1) being too late in the game, at this stage.

2) unable to rebrand themselves as a trustworthy service for enterprises.
They're stuck with the "social" and "fun" label.

------
niftich
While they have competent infrastructure, an IaaS offering needs a platform
whose capabilities are more complex than one where you're running only first-
party applications. And even if they spent the time and effort, they'd be
entering a commoditified, crowded field. All the big players can run servers,
the value-add is from SaaS and/or surrounding PaaS, the latter of which they'd
have to build from scratch.

Their previous forays into PaaS, done at a time when Twitter was also in this
space, have faltered. And Facebook's pre-existing services are too far up the
stack to be relevant to any IaaS ambition.

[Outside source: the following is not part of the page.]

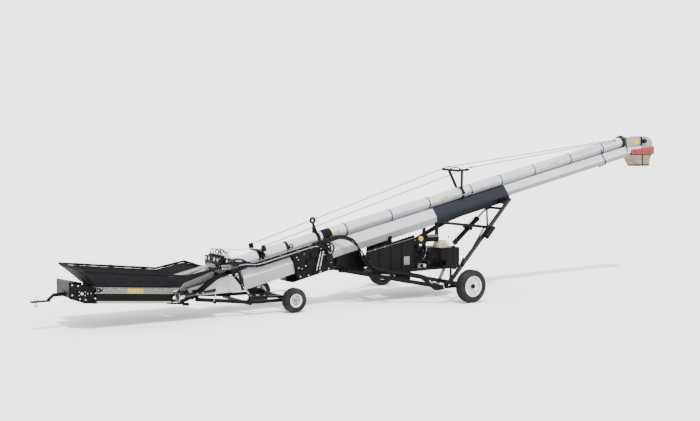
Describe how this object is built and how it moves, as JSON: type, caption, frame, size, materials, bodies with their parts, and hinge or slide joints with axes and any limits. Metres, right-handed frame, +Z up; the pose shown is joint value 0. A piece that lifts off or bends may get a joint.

I doubt the 'trust issues' contribute significantly in Facebook's decision to
not offer this, but I agree they'd be a factor for potential customers once
the offering came to be. Facebook's branding is odd in that they've doubled
down on the Facebook brand despite acquiring services that flourished in part
for being "not Facebook". They seem resistant to rebrand into a holding
company, and their choice supports the view that the company's tech mission is
to remain tightly coupled with their flagship social network.

------
enos_feedler
The big miss for Facebook isn’t cloud computing platforms, but mobile
platforms. Mark has admitted this himself when asked what his mistakes/regrets
are. It was easy to miss in the context of social’s massive growth. But the
dust is settling and it is clear that mobile platforms hold tremendous power
over consumere.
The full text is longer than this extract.